Die Kontrabässe in Aktion © Priska Ketterer / Lucerne Festival

Auch Mendelssohn zitiert das bekannte Motiv ganz gezielt als religiöses Signal, ebenso wie den Luther-Choral «Ein feste Burg ist unser Gott». So weit, so bekannt. Weniger vertraut waren andere Passagen am Luzerner Konzert: Chailly präsentierte nämlich die Erstfassung dieser – chronologisch zweiten – Sinfonie von Mendelssohn, die aber in dieser Version bei der geplanten Uraufführung in Paris von den Musikern abgelehnt wurde. Mendelssohn reagierte mit einer doch recht umfassenden Bearbeitung, in der die «Reformationssinfonie» schliesslich bekannt wurde. In der Erstfassung wirkt Vieles blockhafter und etwas kantiger, die fugierten Abschnitte treten konkreter hervor. Und vor dem Luther-Choral steht eine lange Flötenkadenz, die Jacques Zoon, seit 20 Jahren eine Referenz im Lucerne Festival Orchestra, mit solistischer Prägnanz und stilistischem Feingefühl spielte.

Das Orchester präsentierte sich auch sonst wie in guten alten Zeiten. Aus Abbados Besetzung sind noch etliche der tragenden Säulen mit dabei, neben Zoon etwa Reinhold Friedrichs strahlende Trompete oder die Oboe von Lucas Macias Navarro. Und so wie diese Musiker das «Parsifal»-Vorspiel in den KKL-Saal zauberten, hätte man fast denken können, Claudio Abbado stehe noch am Pult: Sehr feierlich, sehr getragen, sehr zart und klanglich sensibel: Ein weltentrücktes, mystisches Ritual.

Regenbogen vor dem Konzert über dem KKL. Das zweite Konzert wurde zum Benefizkonzert für die Ukraine. © Priska Ketterer / Lucerne Festival

Aber natürlich hat Chailly sein eigenes Temperament: Das Vorspiel zum dritten «Lohengrin»-Aufzug nach der Pause liess er mit schmetternden Hörnern gegen den Auftritts-Applaus anbranden, voll Power und überschäumender Festfreude. Die Volksmelodien in der «Schottischen» klangen nach munteren Dorfmusikanten, der Meeressturm wurde zur suggestiven sinfonischen Dichtung und auch das Allegro vivace der «Reformationssinfonie durfte in burschikoser Übermütigkeit abschnurren. Da war zu spüren, dass Mendelssohns musikalische Welt gar nicht so weit von jener eines Gioacchino Rossini entfernt ist, und dass Chailly ein Musiker ist, der gerne auch die grosse Geste und die üppige Klangpracht zulässt.

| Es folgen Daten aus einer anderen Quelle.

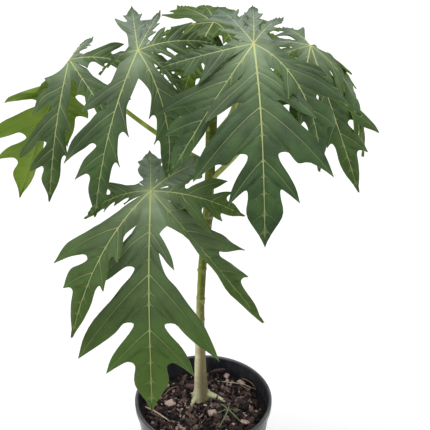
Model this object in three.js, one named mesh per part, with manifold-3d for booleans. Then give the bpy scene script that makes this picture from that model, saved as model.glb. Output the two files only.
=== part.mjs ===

Ohne zu übertreiben freilich: Ausgewalzt und breitgetreten wird hier nichts, Rubati bleiben im Rahmen des Gepflegten, die dynamischen Pegel entspannen sich nach Akzentschlägen und Fortissimo-Phasen so rasch wie sie aufgebaut worden sind. Man kann rhythmisch zweifellos noch präziser spielen, daran merkt man, dass dieses Orchester, so illuster es besetzt ist, nicht dauernd zusammen arbeitet. Aber Mendelssohn auf diese im besten Sinne musikantische Weise zu hören, war die Reise nach Luzern auf jeden Fall wert.